Much like how twitter never got rid of QRTs because people could just screenshot others' posts to add their own commentary, be it for "dunking" or "turning it into their own funny post" or just "being a big ol' weirdo," a feature like this is ultimately not going to solve the problem of people using your publications for content fodder. Furthermore, trying to control how people interpret your expressed thoughts (be they in art, writing, or otherwise), or just what they have to express in response or in general, is not a good way to foster a healthy community where people are free to express themselves as long as it does not hurt others, even when it comes from a place of good intentions such as trying to prevent post hijacking. In fact, this feature would be a micro-implementation of intellectual property rights, which are nonsense ideas based on a false concept of reality (because information cannot be owned) and which are a major cause of cultural stagnation and hegemony, and really just another way that private property makes living under capitalism miserable. Any attempt you make to control others' speech is going to be circumvented through either technical (e.g., screenshots) or social (e.g., refusing to engage with you and/or the publishing platform) means. At best, you will just cause friction and/or reduce people's willingness to engage with you, and at worst, you will contribute to a culture that ultimately creates a digital ghost town. Asking people politely not to interpret your posts in certain ways is, of course, completely fine. Letting people know authorial intent is part of your own right to express yourself. And you can and should continue to do that! But that can and should only go as far as your own expression.
Not wanting to see people's weird additions to your post, however, is completely valid and should definitely be a feature! IMO, it should be both a global (i.e., never see additions in your reblog notifications) and a per-post override (i.e., set whether you see additions in the reblog notifications for any given post, much like how you can disable shares entirely for certain posts) option.
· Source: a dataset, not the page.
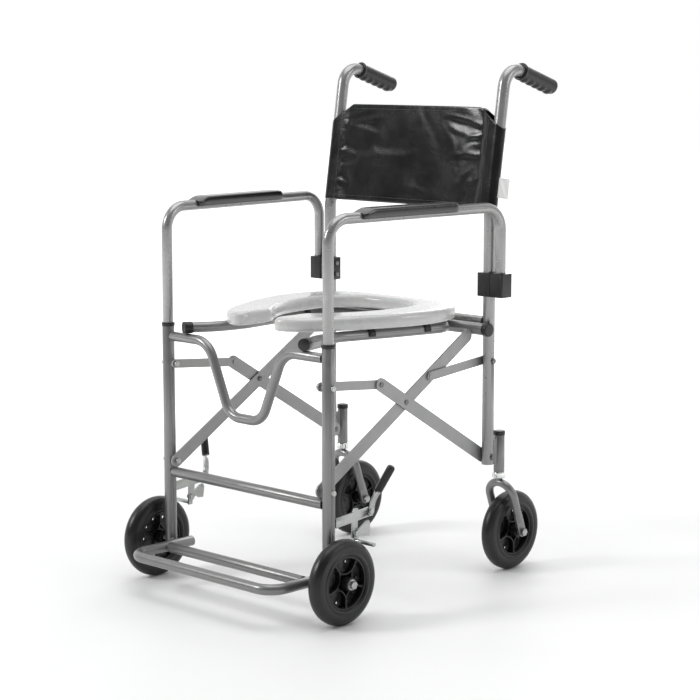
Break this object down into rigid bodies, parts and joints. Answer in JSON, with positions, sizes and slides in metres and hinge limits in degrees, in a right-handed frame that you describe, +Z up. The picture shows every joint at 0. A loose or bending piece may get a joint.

Although, that last example, I am not entirely happy with, since it suffers from the same problems that I just talked about with restricting how people can share your post; I would like for there to be options for "moots only" posts instead, which I'll request if it hasn't already been done. Along with the existing privacy-protecting features of blocking and having entirely private blogs, as well as blogs that aren't visible to people who aren't logged in, it would go a long way to giving people additional control over their privacy and address some of the concerns expressed here without introducing IP microaggressions.
Of course, as I stated in the beginning, this is just my opinion, and isn't meant to make others feel bad for wanting to avoid uncomfortable interactions online; I just needed to voice my dissent since I can't do so with a simple "downvote" and even if I could, a vague "no" gesture would probably be less considerate towards the feelings you all are expressing than actually giving my thoughts on the matter. I hope I don't cause any ill will.
this particular post was inspired by someone being moderately weird and horny in an unwanted fashion about someone else's art of their fursona they posted, and i don't think letting them do it invisibly is a good solution to that problem
I think this is a straightforward "yes" and the fact that twitter has QRTs "therefore you can't stop this" is a poor argument - friction is useful in social media spaces and a lack of friction has the effect of making a feature more casually useable. Does preventing replies/reblogs on a post stop people from screenshotting it to reply? No. But
1. It's more effort.
2. There is a fundamentally different social dynamic to it.
I think these two things in combination make it worth implementing. An imperfect solution still influences behaviour. (For the record, I'd like the ability to restrict shares/comments separately, because there are definite use cases for times when you want just one or the other)
You make a good point, Aura, that adding friction still influences behavior, so I'll concede that point. I also don't want to trample on OP's feelings of discomfort. I respect everyone's feelings on the matter and if people generally disagree with my stance, especially if the staff disagrees, I won't have any hard feelings. Thanks for responding politely to my post, both of you.
Currently, one can hide comments that are unwanted, but there's no ability to do this for unwanted shares or replies. Blocking a user who makes an unwelcome reply prevents further interaction, but doesn't hide the reply; this is somewhat expected, due to a reply's characteristic of being a freestanding post instead of being subordinate to someone else's post.
Unfortunately, this means that there's no ability to control unwanted replies without restricting shares entirely. It would be nice to be able to nip them in the bud; a potential application here would be sharing art of one's characters without the risk of people replying to that art with weird shit about the characters that makes you uncomfortable, in a way you can't control.